Jan. 8, 2011: A gunman kills six people and wounds 13 others, including then-U.S. Rep. Gabrielle Giffords, in a shooting spree outside a grocery store in Tucson, Ariz. Doctors say Jared Lee Loughner, who has been charged in the deaths, suffers from schizophrenia.

April 3, 2009: A 41-year-old man opened fire at an immigrant community center in Binghamton, N.Y., killing 11 immigrants and two workers. Jiverly Wong, a Vietnamese immigrant and a former student at the center, killed himself as police rushed to the scene.

March 10, 2009: Michael McLendon, 28, killed 10 people — including his mother, four other relatives, and the wife and child of a local sheriff’s deputy — across two rural Alabama counties. He then killed himself.

April 16, 2007: Seung-Hui Cho, 23, kills 32 people and himself on the Virginia Tech campus in Blacksburg, Va.

April 20, 1999: Students Eric Harris, 18, and Dylan Klebold, 17, opened fire at Columbine High School in Littleton, Colo., killing 12 classmates and a teacher and wounding 26 others before killing themselves in the school’s library.

Oct. 16, 1991: A deadly shooting rampage took place in Killeen, Texas, as George Hennard opened fire at a Luby’s Cafeteria, killing 23 people before taking his own life. 20 others were wounded in the attack.

Aug. 20, 1986: Pat Sherrill, 44, a postal worker who was about to be fired, shoots 14 people at a post office in Edmond, Okla. He then kills himself.

July 12, 1976: Edward Charles Allaway, a custodian in the library of California State University, Fullerton, fatally shot seven fellow employees and wounded two others.

July 18, 1984: James Oliver Huberty, an out-of-work security guard, kills 21 people in a McDonald’s restaurant in San Ysidro, Calif. A police sharpshooter kills Huberty.

Aug. 1, 1966: Charles Whitman opened fire from the clock tower at the University of Texas at Austin, killing 16 people and wounding 31.

This isn’t by any means a complete list but if you look at the dates, there are six significant rampages in a 30-odd year period between 1966 and 1999 and seven (including Newtown) in a recent five-year period between 2007 and 2012. What does this mean? Are mass shootings escalating? Is it related to the downturn in the economy, job loss, home loss? Are the shooters older, younger, mentally ill? If anyone knows of a book or article that can answer these questions, please let me know.
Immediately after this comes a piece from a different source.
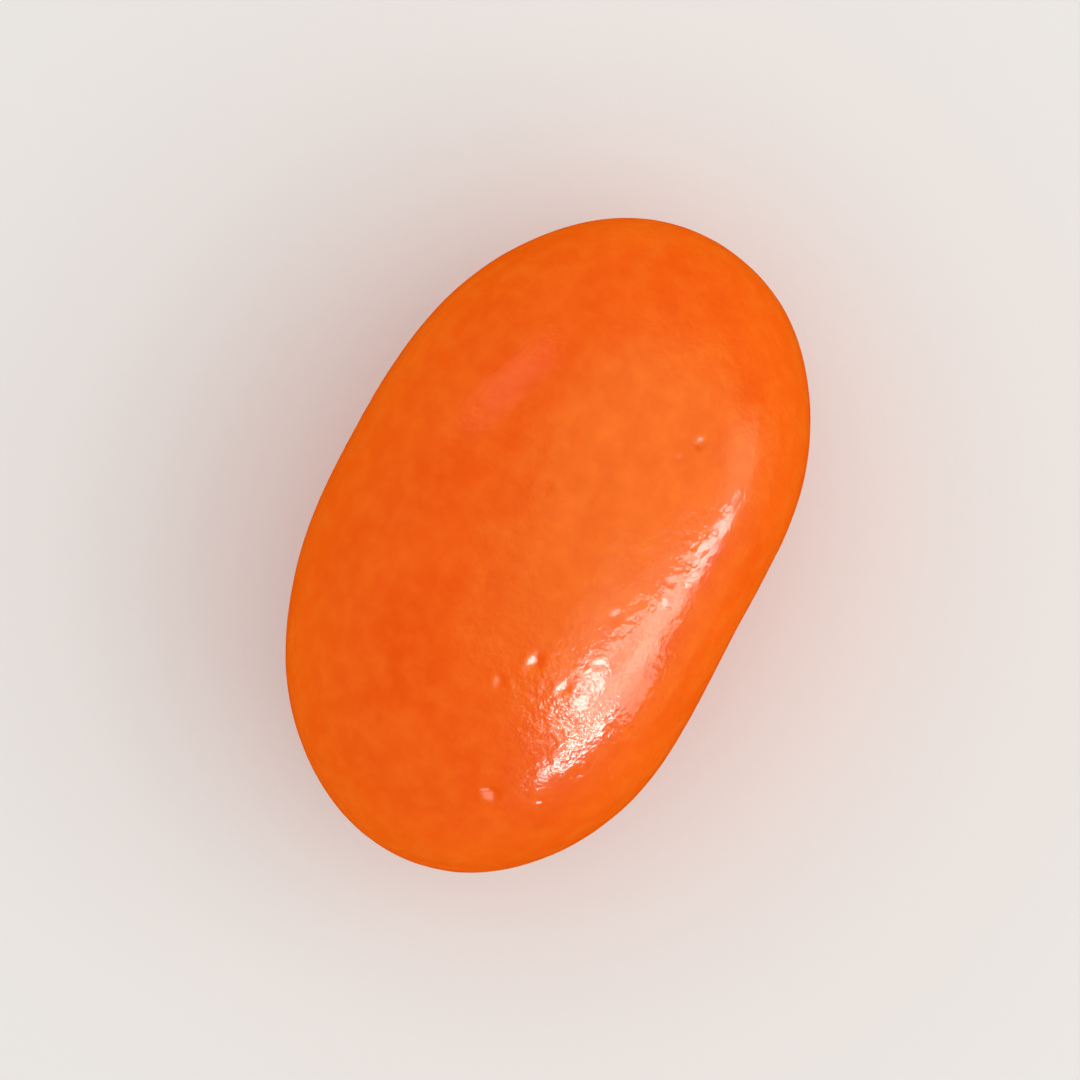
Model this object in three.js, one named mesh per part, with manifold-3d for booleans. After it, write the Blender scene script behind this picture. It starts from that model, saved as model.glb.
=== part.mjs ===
// A single jelly bean: a sugar-shelled sweet, lying on its broad side.
//
// Millimetres, +Z up. X runs along the bean, +Y is its rounded back and -Y its flatter, hollowed
// belly. The origin is on the surface that the bean rests on, under the middle of its box.
// The shell is closed and the bean is whole, so it is one solid.

import * as THREE from "three";
import { mergeVertices } from "three/addons/utils/BufferGeometryUtils.js";
import Module from "manifold-3d";

// Overall size
const LENGTH = 16.4;
const WIDTH = 10.7; // back to belly, before the belly is hollowed
const HEIGHT = 9.2; // from the flat spot to the top

// Form
const END_FULLNESS = 2.35; // 2 makes an ellipse along the bean, more makes blunter ends
const SECTION_FULLNESS = 2.25; // 2 makes an ellipse across the bean, more makes squarer shoulders
const BEND = 0.1; // how far the two tips lean towards the belly
const TIP_SKEW = 0.05; // how much further the -X tip leans than the +X tip
const HEAVY_END = 0.03; // share by which the bean is taller towards its +X tip
const HOLLOW_DEPTH = 0.52; // the shallow groove along the middle of the belly
const HOLLOW_SPAN = 0.46; // its reach along the bean, as a share of half the length
const HOLLOW_ARC = 0.42; // its reach round the section, in radians
const FLAT_DEPTH = 0.08; // how much of the round underside the flat spot takes off

// Unevenness of a shell built up in a tumbling pan: long, low waves in the sugar
const WAVE_HEIGHT = 0.05;
const WAVE_LENGTH = 7.5;

// Facets
const STATIONS = 60; // from tip to tip
const SIDES = 64; // round the section

const HALF_LENGTH = LENGTH / 2;
const HALF_WIDTH = WIDTH / 2;
const HALF_HEIGHT = (HEIGHT + FLAT_DEPTH) / 2;
const MIDDLE_Z = HALF_HEIGHT - FLAT_DEPTH;

// How thick the bean is at a share of its half length, from 0 at the tips to 1 in the middle.
function fullness(share) {
  return Math.sqrt(Math.max(0, 1 - Math.abs(share) ** END_FULLNESS));
}

// How far a superellipse section reaches at an angle, as a share of an ellipse's reach.
function shoulder(angle) {
  const across = Math.abs(Math.cos(angle)) ** SECTION_FULLNESS;
  const upright = Math.abs(Math.sin(angle)) ** SECTION_FULLNESS;
  return (across + upright) ** (-1 / SECTION_FULLNESS);
}

// The line through the middle of the sections: a parabola that leans both tips to the belly.
function centreY(share) {
  return -BEND * share ** 2 + TIP_SKEW * share;
}

// The depth of the belly's groove, fading out along the bean and round the section.
function hollow(share, angle) {
  const fromBelly = Math.abs(angle) - Math.PI;
  return HOLLOW_DEPTH * Math.exp(-((share / HOLLOW_SPAN) ** 2) - (fromBelly / HOLLOW_ARC) ** 2);
}

// How far the sugar stands proud of the smooth form: crossed waves, uneven in all three directions.
function wave({ x, y, z }) {
  const turn = (2 * Math.PI) / WAVE_LENGTH;
  const along = Math.sin(turn * (x + 0.6 * y) + 0.8) * Math.cos(turn * (z - 0.3 * x));
  const across = Math.sin(turn * (1.3 * y - 0.5 * z) - 1.1) * Math.cos(turn * 0.7 * x + 0.4);
  return (WAVE_HEIGHT * (along + across)) / 2;
}

// Moves a point of a unit sphere, whose poles lie on X, to its place on the bean.
function toBean(point) {
  const share = THREE.MathUtils.clamp(point.x, -1, 1);
  const angle = Math.atan2(point.z, point.y);
  const reach = fullness(share) * shoulder(angle);
  point.set(
    HALF_LENGTH * share,
    HALF_WIDTH * reach * Math.cos(angle) + hollow(share, angle),
    HALF_HEIGHT * reach * Math.sin(angle) * (1 + HEAVY_END * share),
  );
  const proud = 1 + wave(point) / point.length();
  return point.multiplyScalar(proud).add(new THREE.Vector3(0, centreY(share), MIDDLE_Z));
}

// The bean before its flat spot is cut, as a sphere's grid with every vertex moved.
function beanGeometry() {
  const geometry = new THREE.SphereGeometry(1, SIDES, STATIONS).rotateZ(-Math.PI / 2);
  const places = geometry.getAttribute("position");
  const point = new THREE.Vector3();
  for (let i = 0; i < places.count; i++) {
    toBean(point.fromBufferAttribute(places, i));
    places.setXYZ(i, point.x, point.y, point.z);
  }
  return geometry;
}

// A closed three.js geometry as a manifold-3d solid.
function toSolid(wasm, geometry) {
  const bare = new THREE.BufferGeometry().setAttribute("position", geometry.getAttribute("position"));
  bare.setIndex(geometry.getIndex());
  const merged = mergeVertices(bare, 1e-4);
  return new wasm.Manifold(
    new wasm.Mesh({
      numProp: 3,
      vertProperties: merged.getAttribute("position").array,
      triVerts: new Uint32Array(merged.getIndex().array),
    }),
  );
}

// A manifold-3d solid as a three.js geometry.
function toGeometry(solid) {
  const mesh = solid.getMesh();
  const geometry = new THREE.BufferGeometry();
  geometry.setAttribute("position", new THREE.BufferAttribute(mesh.vertProperties, 3));
  geometry.setIndex(new THREE.BufferAttribute(mesh.triVerts, 1));
  return geometry;
}

// Everything under the resting surface, which is cut away to leave the flat spot.
function belowGround() {
  const depth = HEIGHT / 2;
  return new THREE.BoxGeometry(2 * LENGTH, 2 * WIDTH, depth).translate(0, 0, -depth / 2);
}

// The finished bean, moved so that its box is centred over the origin.
function restingBean(wasm) {
  const solid = toSolid(wasm, beanGeometry()).subtract(toSolid(wasm, belowGround()));
  const geometry = toGeometry(solid);
  geometry.computeBoundingBox();
  const middle = geometry.boundingBox.getCenter(new THREE.Vector3());
  geometry.translate(-middle.x, -middle.y, 0);
  geometry.computeVertexNormals();
  return geometry;
}

const wasm = await Module();
wasm.setup();

// Hard-panned sugar polished with confectioner's glaze: opaque orange with a wet-looking gloss.
const shellMaterial = new THREE.MeshStandardMaterial({
  color: 0xf0641a,
  roughness: 0.28,
  metalness: 0,
});

const bean = new THREE.Mesh(restingBean(wasm), shellMaterial);
bean.name = "bean";

const jellyBean = new THREE.Group();
jellyBean.add(bean);

export default jellyBean;
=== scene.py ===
"""One jelly bean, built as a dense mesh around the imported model, on a plain pale stage.

Lengths are metres, +Z is up, X runs along the bean, +Y is its rounded back and -Y its grooved
belly. The bean's form is a formula in a few sizes, which the panel lists. The finished form is
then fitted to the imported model's box.
"""

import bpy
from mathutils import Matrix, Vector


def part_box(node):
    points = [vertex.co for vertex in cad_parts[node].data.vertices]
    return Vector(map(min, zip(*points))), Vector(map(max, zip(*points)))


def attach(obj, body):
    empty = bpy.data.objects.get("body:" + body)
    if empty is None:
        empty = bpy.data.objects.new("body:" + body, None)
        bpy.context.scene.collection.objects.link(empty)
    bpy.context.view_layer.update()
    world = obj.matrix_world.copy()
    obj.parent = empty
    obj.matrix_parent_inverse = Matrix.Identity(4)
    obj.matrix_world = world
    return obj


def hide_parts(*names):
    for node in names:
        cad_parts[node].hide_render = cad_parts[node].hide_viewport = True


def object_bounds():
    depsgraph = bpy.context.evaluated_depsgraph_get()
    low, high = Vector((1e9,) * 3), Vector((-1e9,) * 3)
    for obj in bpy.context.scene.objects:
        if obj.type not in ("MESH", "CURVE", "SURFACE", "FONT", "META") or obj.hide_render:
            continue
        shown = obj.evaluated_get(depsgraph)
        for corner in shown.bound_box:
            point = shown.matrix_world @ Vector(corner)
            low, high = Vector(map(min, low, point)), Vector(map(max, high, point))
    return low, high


bl_info = {
    "name": "Jelly Bean",
    "version": (1, 0, 0),
    "blender": (4, 5, 0),
    "location": "View3D > Sidebar > Jelly Bean",
    "description": "Builds one sugar-shelled jelly bean and the stage it is shown on",
    "category": "Object",
}

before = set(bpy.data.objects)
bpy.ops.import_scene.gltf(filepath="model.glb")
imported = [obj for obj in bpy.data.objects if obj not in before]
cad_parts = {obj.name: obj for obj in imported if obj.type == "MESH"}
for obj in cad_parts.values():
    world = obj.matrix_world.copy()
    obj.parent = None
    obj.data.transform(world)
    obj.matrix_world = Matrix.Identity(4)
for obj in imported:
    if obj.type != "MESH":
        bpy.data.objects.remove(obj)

import itertools
import math

import bpy
import numpy as np
from bpy.props import FloatProperty, FloatVectorProperty, IntProperty, PointerProperty
from mathutils import Matrix, Quaternion, Vector

CAD_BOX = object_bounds()  # read before anything is added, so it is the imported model's box
MM = 0.001
UPWARDS = Vector((0, 0, 1))
CRYSTAL_ATTRIBUTE = "crystal_face"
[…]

Here’s what I did find out:

1. Shooting rampages are not rare in the U.S. Since 1982 there have been at least 61 mass murders carried out with firearms across the country. In most cases, the killers have obtained their weapons legally. This blows my mind!

2. Eleven of the 20 worst mass shootings in the last 50 years took place in the U.S.
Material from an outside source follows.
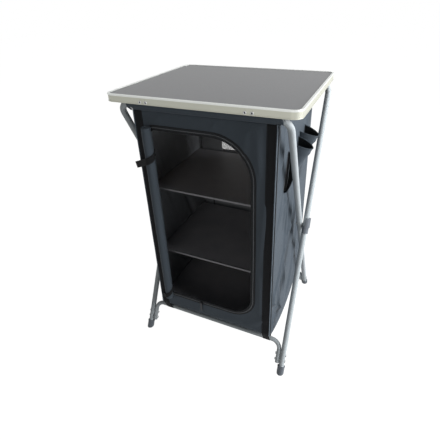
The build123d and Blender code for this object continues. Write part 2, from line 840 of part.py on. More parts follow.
# Pockets on the right side
def cup_ring(place, height, dip, half_width, reach, bulge):
    """A pocket's outline against the side panel, whose outer tip hangs lower by a dip."""
    wall = cabinet_half_width
    tip = (wall + reach, place, height - dip)
    corners = [(wall, place + side * half_width, height) for side in (-1, 1)]
    edges = [Line(*corners)]
    for side, corner in zip((-1, 1), corners):
        out = reach / 2 + bulge
        middle = (wall + out, place + side * (half_width / 2 + bulge), height - dip * out / reach)
        edges.append(ThreePointArc(corner, middle, tip))
    return make_face(edges)


def cup_pocket(place, mouth):
    """A cup pocket: an open cone sewn to the side panel, which narrows to its foot."""
    foot = mouth - cup_height
    foot_bulge = cup_side_bulge * cup_foot_reach / cup_reach
    inner_reach = cup_reach - 2 * fabric
    inner_dip = cup_mouth_dip * inner_reach / cup_reach
    foot_reach_inside = cup_foot_reach - fabric
    outside = loft(
        [
            cup_ring(place, foot, 0, cup_foot_half_width, cup_foot_reach, foot_bulge),
            cup_ring(place, mouth, cup_mouth_dip, cup_half_width, cup_reach, cup_side_bulge),
        ],
        ruled=True,
    )
    inside = loft(
        [
            cup_ring(
                place, foot + fabric, 0, cup_foot_half_width - fabric, foot_reach_inside, foot_bulge
            ),
            cup_ring(place, mouth, inner_dip, cup_half_width - fabric, inner_reach, cup_side_bulge),
        ],
        ruled=True,
    )
    return outside - inside


def slit_pocket():
    """The slanted hand pocket, whose front edge gapes open."""
    run = Vector(0, slit_top[0] - slit_bottom[0], slit_top[1] - slit_bottom[1])
    up = run.normalized()
    back = Vector(1, 0, 0).cross(up) * -1

    def rib(distance, rise, inset):
        """An arched section across the pocket, at a distance behind its mouth."""
        foot = Vector(cabinet_half_width, *slit_bottom) + back * distance + up * inset
        head = foot + up * (run.length - 2 * inset)
        crown = (foot + head) * 0.5 + Vector(rise, 0, 0)
        return make_face([Line(foot, head), ThreePointArc(foot, crown, head)])

    outside = loft([rib(0, slit_gape, 0), rib(slit_depth, slit_seam_rise, 0)], ruled=True)
    inside = loft(
        [
            rib(0, slit_gape - fabric, fabric),
            rib(slit_depth - fabric, slit_seam_rise - fabric, fabric),
        ],
        ruled=True,
    )
    return outside - inside


os.makedirs("parts", exist_ok=True)

frame_b_bar, frame_b_legs = frame_tubes(frame_b_half)
frame_a_bar, frame_a_legs = frame_tubes(frame_a_half)
save("frame_b_tube", frame_b_bar)
save("frame_b_legs", frame_b_legs)
save("frame_a_tube", rear(frame_a_bar))
save("frame_a_legs", rear(frame_a_legs))
save("front_crossbar", crossbar(frame_b_half, crossbar_b_half))
save("rear_crossbar", rear(crossbar(frame_a_half, crossbar_a_half)))
save("front_leg_bolts", *leg_bolts(frame_b_half, crossbar_b_half))
save("rear_leg_bolts", *[rear(bolt) for bolt in leg_bolts(frame_a_half, crossbar_a_half)])
save("front_leg_nuts", *leg_nuts(crossbar_b_half))
save("rear_leg_nuts", *[rear(nut) for nut in leg_nuts(crossbar_a_half)])
save("front_foot_caps", *foot_caps(frame_b_half))
save("rear_foot_caps", *[rear(cap) for cap in foot_caps(frame_a_half)])
save("pivot_bolts", *pivot_bolts())
save("pivot_spacers", *pivot_spacers())
save("pivot_nuts", *pivot_nuts())
save("crossing_clips", *crossing_clips())

save("tabletop_edge", edge_extrusion())
save("tabletop_core", tabletop_sheet(core_bottom_height, core_thickness))
save("tabletop_laminate", tabletop_sheet(core_top_height, laminate_thickness))
save("tabletop_hooks", *hook_clips())
save("tabletop_rivets", *clip_rivets())

save("front_panel", front_panel())
save("back_panel", back_panel())
save("window_mesh", window_mesh())
save("window_tape", window_tape())
save("right_panel", side_panel())
save("left_panel", mirror(side_panel(), about=Plane.YZ))
save("floor_panel", floor_panel())
save("front_top_sleeve", rear(top_sleeve(frame_a_half, cabinet_front - fabric)))
save("rear_top_sleeve", top_sleeve(frame_b_half, cabinet_rear - fabric))
save("front_webbing", *webbing(webbing_centre, front_face, -1))
save("rear_webbing", *webbing(rear_webbing_centre, cabinet_rear, 1))
save("front_bar_loops", *bar_loops(webbing_centre, front_face, -1))
save("rear_bar_loops", *bar_loops(rear_webbing_centre, cabinet_rear, 1))
save("corner_piping", *corner_piping())
save("zip_tape", zip_tape())
save("rolled_door", rolled_door())
save("door_tie_straps", *tie_straps())
save("zip_slider", zip_slider())
save("zip_pull", zip_pull())

for name, low in zip(("upper_shelf", "middle_shelf", "bottom_board"), board_heights):
    save(name, board(low))
save("shelf_ledges", *board_ledges())
for name, place in zip(("rear_cup_pocket", "front_cup_pocket"), cup_places):
    save(name, cup_pocket(*place))
save("slit_pocket", slit_pocket())
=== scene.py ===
from math import acos, atan2, cos, exp, hypot, pi, radians, sin

import bpy
from mathutils import Matrix, Vector, noise

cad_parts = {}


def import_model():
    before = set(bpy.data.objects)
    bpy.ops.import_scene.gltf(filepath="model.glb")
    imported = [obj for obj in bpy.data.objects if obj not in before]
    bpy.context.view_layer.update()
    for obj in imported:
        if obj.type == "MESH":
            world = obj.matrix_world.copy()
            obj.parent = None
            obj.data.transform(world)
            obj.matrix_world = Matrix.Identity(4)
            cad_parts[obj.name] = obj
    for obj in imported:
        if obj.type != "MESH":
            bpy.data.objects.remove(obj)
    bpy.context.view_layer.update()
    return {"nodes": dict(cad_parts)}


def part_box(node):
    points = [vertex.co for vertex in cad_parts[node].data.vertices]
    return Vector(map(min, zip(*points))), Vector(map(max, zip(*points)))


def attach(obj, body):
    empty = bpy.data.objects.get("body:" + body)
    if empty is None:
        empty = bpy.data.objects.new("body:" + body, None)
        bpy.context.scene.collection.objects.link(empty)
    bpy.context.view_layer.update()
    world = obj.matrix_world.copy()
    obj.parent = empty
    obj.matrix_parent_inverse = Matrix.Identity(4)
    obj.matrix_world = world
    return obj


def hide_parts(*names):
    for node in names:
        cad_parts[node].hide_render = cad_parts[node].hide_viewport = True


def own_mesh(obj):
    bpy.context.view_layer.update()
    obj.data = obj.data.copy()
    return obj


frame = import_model()
nodes = frame["nodes"]

# Folding camping cupboard in its own frame: metres, front is -Y, the floor is Z = 0.
MM = 0.001

# The photograph's camera
PHOTO_PIXELS = 440
FOCAL_PIXELS = 354.32
PRINCIPAL_POINT = (228.93, 187.81)
CAMERA_PLACE = (0.47196, -1.08157, 1.25011)
CAMERA_AZIMUTH = 24.08
CAMERA_ELEVATION = 28.67
CAMERA_ROLL = -1.72
SENSOR_WIDTH = 36.0

# How much lower the photographed window reaches than its solid
WINDOW_DROP = 16 * MM

# Cabinet, read from the frame
panel_low, panel_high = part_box("front_panel")
half_width = panel_high.x
front = panel_low.y
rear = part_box("back_panel")[1].y
bottom = panel_low.z
top = panel_high.z
tape_low, tape_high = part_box("zip_tape")
roll_low, roll_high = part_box("rolled_door")
window_low, window_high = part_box("window_tape")
window_low.z -= WINDOW_DROP
top_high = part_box("tabletop_edge")[1]
shelf_nodes = ("upper_shelf", "middle_shelf", "bottom_board")
shelf_heights = [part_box(name)[0].z for name in shelf_nodes]
HANDS = ((-1, "left"), (1, "right"))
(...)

3. Of the 11 deadliest shootings in the U.S., five have happened from 2007 to present.

4. The South is the most violent region in the U.S.

5. Gun ownership in the U.S. is declining overall.
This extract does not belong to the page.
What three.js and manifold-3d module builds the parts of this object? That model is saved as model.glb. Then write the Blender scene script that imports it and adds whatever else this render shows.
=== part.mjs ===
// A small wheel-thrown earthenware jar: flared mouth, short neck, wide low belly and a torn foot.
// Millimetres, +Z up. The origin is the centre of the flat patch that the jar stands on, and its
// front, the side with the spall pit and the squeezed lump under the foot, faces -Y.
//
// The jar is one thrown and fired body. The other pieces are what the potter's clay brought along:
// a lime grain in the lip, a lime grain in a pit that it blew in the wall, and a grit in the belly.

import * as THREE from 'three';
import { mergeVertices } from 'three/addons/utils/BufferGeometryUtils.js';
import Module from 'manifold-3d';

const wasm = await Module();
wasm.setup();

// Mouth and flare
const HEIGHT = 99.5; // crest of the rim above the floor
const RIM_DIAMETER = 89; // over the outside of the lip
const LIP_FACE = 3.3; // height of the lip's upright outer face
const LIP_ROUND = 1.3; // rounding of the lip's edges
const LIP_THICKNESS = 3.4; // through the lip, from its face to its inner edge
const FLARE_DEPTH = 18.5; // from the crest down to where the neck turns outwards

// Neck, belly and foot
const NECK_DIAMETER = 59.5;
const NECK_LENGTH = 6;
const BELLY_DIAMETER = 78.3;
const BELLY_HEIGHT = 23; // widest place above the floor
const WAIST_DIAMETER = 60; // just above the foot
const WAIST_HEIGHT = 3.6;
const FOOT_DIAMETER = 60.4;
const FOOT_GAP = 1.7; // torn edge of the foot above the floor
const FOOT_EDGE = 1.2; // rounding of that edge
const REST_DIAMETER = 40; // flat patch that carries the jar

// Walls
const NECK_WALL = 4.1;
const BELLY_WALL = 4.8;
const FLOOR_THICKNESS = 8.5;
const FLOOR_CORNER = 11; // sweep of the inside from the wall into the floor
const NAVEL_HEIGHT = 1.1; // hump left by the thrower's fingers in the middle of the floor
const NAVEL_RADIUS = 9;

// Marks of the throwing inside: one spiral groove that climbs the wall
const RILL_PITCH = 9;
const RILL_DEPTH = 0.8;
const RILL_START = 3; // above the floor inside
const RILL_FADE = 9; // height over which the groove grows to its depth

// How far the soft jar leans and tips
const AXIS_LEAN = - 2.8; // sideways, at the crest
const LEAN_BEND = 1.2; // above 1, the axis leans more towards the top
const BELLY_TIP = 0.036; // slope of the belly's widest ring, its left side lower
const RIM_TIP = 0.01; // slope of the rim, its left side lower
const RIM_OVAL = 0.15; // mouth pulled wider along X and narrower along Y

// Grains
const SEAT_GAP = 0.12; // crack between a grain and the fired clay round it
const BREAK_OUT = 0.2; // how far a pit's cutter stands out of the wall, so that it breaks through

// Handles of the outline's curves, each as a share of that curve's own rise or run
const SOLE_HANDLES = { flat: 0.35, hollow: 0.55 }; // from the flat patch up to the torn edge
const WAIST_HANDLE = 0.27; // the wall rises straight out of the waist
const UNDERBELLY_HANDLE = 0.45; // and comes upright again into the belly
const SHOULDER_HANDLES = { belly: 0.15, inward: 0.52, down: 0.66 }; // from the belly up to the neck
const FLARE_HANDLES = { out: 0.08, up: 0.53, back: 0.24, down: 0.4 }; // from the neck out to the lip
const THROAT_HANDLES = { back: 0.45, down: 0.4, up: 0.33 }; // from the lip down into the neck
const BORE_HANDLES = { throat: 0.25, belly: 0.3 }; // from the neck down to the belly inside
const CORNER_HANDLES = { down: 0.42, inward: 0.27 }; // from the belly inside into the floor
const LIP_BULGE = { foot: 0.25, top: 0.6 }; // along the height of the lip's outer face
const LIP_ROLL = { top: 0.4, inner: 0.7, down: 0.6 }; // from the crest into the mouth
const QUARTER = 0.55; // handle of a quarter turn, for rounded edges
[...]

6. According to the Harvard Injury Control Research Center, more guns mean more homicide.

7. States with stricter gun control laws have fewer deaths from gun-related violence. Dig deeper: http://www.theatlantic.com/national/archive/2011/01/the-geography-of-gun-deaths/69354/

8. Shootings don’t tend to substantially affect views on gun control: http://www.theatlantic.com/national/archive/2011/01/the-geography-of-gun-deaths/69354/

I also took a look at the U.S. Constitution and the Second Amendment, The Right to Bear Arms, which says “A well-regulated Militia, being necessary to the security of a free State, the right of the people to keep and bear Arms, shall not be infringed.”

Do you suppose our forefathers had AR-15’s or 9mm Sig Sauers in mind in 1791? I’d be happy to give gang members muskets instead of Glocks. Might work for a drive-by shooting, but muskets wouldn’t make a good mass-killing instrument. Way to slow to load and fire. Exactly.

Does this amendment need to be interpreted with modern weaponry in mind? According to #8 above, that’s not going to happen.

I’ll leave you with another conundrum. The following link will take you to a very powerful article posted by a fellow FB writer, which argues that it’s not gun control we should tackle but mental illness. Read it and weep.

http://www.huffingtonpost.com/2012/12/16/i-am-adam-lanzas-mother-mental-illness-conversation_n_2311009.html?utm_hp_ref=fb&src=sp&comm_ref=false

In the end, all I can do is reflect . . . and reflect . . . and reflect.